By Dr. Kawango Agot, Director, Impact Research and Development Organization, and Principal Investigator of the Bondo, Kenya, site of the FEM-PrEP trial
It is so important to convey research results clearly and simply. Concepts like partial efficacy can be particularly confusing. This is something I have witnessed many times. People are very creative in the way they apply math! For example, if a given treatment is found to be 50 percent effective, some people might interpret this to mean that all they need to do is take double the recommended dose and they would be fully protected.
In 2007, I was part of a research team that published a scientific paper showing that medically performed male circumcision is safe and can reduce men’s risk of HIV infection during vaginal sex by about 60 percent (Bailey and others 2007). Our study was one of three that found similar results. The findings were exciting, but explaining them has been a challenge. Everyone talks about male circumcision providing 60 percent protection, but not everyone understands what it means. Our attempts at explaining this statistic have revealed gross misunderstandings. One interpretation we often hear is that if you have unprotected sex with an infected partner ten times, six of these times you will not get HIV. Another interpretation is that once a man is circumcised, it is okay to have sex with infected women as long as he stops or uses a condom after the sixth one.
After we announced the study results, our research team held numerous dissemination meetings with the media. We found in one media training workshop that the slides we were using were difficult for journalists to understand. One journalist dismissed the results as invalid because the percentage of protection was not exactly the same in all of the studies—reducing the risk by 51 percent in one, 59 percent in the second, and 60 percent in the third. To correct this misunderstanding, we took great care to emphasize that even though the results appeared slightly different in each of the three countries where the research was conducted, the difference was negligible and could be explained by differences in populations targeted by the studies, not differences in the effect of circumcision on HIV infection.

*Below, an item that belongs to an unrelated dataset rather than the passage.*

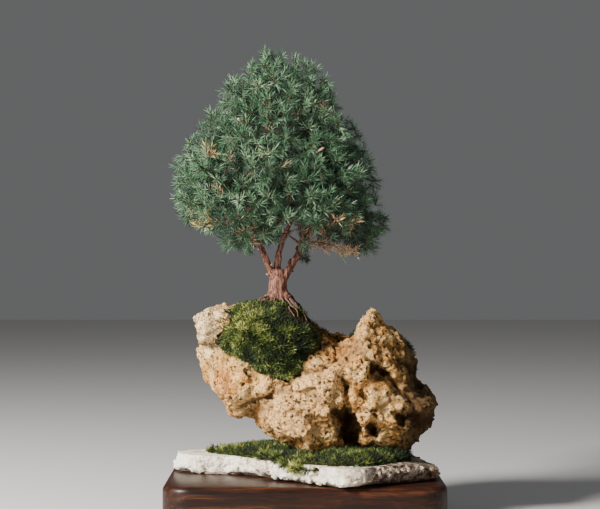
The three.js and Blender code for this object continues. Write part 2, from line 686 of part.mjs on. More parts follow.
const places = sprayPlaces();
places.forEach((place, i) => {
  place.name = `spray_${String(i + 1).padStart(2, '0')}`;
});
const wood = [rootsInSoil(0)];
for (const { points, radii } of LIMBS) wood.push(limb(points, radii, 5, points.length + 1));
for (const { points, radii } of BARE_TWIGS) wood.push(limb(points, radii, 3, 3));
for (const { points, radii } of [...LIMBS, ...BARE_TWIGS]) {
  takePath(new THREE.CatmullRomCurve3(points.map(vec)).getPoints(12), radii[1], 'trunk');
}
for (const place of places) settleSpray(place, place.name);
const starts = limbPoints();
for (const place of places) {
  const path = branchPath(place, starts, place.name);
  wood.push(limb(path, [BRANCH.radius, BRANCH.tipRadius], BRANCH.sides, BRANCH.steps));
  takePath(new THREE.CatmullRomCurve3(path.map(vec)).getPoints(6), BRANCH.radius, 'trunk');
}
addPiece('trunk', mainBody(joined(wood)), FINISHES.bark);
places.forEach((place, i) => addPiece(place.name, spray(place, place.name, 101 + i), FINISHES.needles));

export default bonsai;
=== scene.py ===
import math
import random

import bmesh
import bpy
import numpy as np
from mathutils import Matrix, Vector, noise
from mathutils.bvhtree import BVHTree
from mathutils.geometry import intersect_line_line
from mathutils.kdtree import KDTree


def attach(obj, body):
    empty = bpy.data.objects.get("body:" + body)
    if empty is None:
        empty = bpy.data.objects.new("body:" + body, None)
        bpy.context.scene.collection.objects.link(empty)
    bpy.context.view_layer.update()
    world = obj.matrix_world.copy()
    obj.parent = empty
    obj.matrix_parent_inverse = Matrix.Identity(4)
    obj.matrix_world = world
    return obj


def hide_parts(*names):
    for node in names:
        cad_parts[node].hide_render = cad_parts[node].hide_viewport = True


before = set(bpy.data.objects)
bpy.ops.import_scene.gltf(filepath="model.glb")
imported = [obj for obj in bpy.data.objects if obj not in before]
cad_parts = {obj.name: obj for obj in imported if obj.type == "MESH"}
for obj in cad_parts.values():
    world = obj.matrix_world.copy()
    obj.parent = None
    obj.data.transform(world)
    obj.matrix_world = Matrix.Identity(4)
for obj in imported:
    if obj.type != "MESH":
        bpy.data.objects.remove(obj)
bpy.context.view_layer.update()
mm = 0.001
print("frame loaded:", len(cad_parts), "nodes")


# Small helpers for node trees

def addNode(tree, kind, inputs=None, **settings):
    node = tree.nodes.new(kind)
    for name, value in settings.items():
        setattr(node, name, value)
    for key, value in (inputs or {}).items():
        plug(tree, value, node.inputs[key])
    return node


def plug(tree, value, socket):  # a socket is linked, anything else is set as the input's value
    if isinstance(value, bpy.types.NodeSocket):
        tree.links.new(value, socket)
    else:
        socket.default_value = value


def calc(tree, operation, *values, clamp=False):
    node = addNode(tree, "ShaderNodeMath", operation=operation, use_clamp=clamp)
    for value, socket in zip(values, node.inputs):
        plug(tree, value, socket)
    return node.outputs[0]


def calcVector(tree, operation, *values):
    node = addNode(tree, "ShaderNodeVectorMath", operation=operation)
    sockets = [node.inputs[0], node.inputs["Scale"]] if operation == "SCALE" else node.inputs
    for value, socket in zip(values, sockets):
        plug(tree, value, socket)
    return node.outputs[0]


def total(tree, *values):
    result = values[0]
    for value in values[1:]:
        result = calc(tree, "ADD", result, value)
    return result


def fromTo(tree, value, low, high, outLow=0.0, outHigh=1.0):  # eased between two values
    inputs = {"Value": value, "From Min": low, "From Max": high, "To Min": outLow, "To Max": outHigh}
    return addNode(tree, "ShaderNodeMapRange", inputs, interpolation_type="SMOOTHSTEP").outputs["Result"]


def scaleOf(tree, size):  # a texture's scale from the size of its features, a number or a socket
    return calc(tree, "DIVIDE", 1.0, size) if isinstance(size, bpy.types.NodeSocket) else 1 / size


def noiseAt(tree, place, size, detail=3.0, roughness=0.55):
    inputs = {"Vector": place, "Scale": scaleOf(tree, size), "Detail": detail, "Roughness": roughness}
    return addNode(tree, "ShaderNodeTexNoise", inputs).outputs["Fac"]


def cellsAt(tree, place, size, feature="F1"):
    inputs = {"Vector": place, "Scale": scaleOf(tree, size)}
    return addNode(tree, "ShaderNodeTexVoronoi", inputs, feature=feature)


def acrossOf(tree, vector):
    return addNode(tree, "ShaderNodeSeparateXYZ", {0: vector}).outputs[0]


def heightOf(tree, vector):
    return addNode(tree, "ShaderNodeSeparateXYZ", {0: vector}).outputs[2]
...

How we train our community educators to explain partial protection can also be useful when explaining it to journalists: Everyone who engages in unprotected sex has a chance of getting HIV whether they are circumcised or not, but men who are circumcised have a lower chance of getting HIV than do men who are not circumcised. We explain that in the research studies, circumcision prevented 60 percent of the infections that would have occurred if the men remained uncircumcised. In other words, 60 percent of all the infections that occur in men who are not circumcised would be prevented if those men were circumcised. For me, this experience with drastically inaccurate interpretations of scientific research has emphasized how important it is for researchers to take the time to make sure they are communicating their results simply and clearly.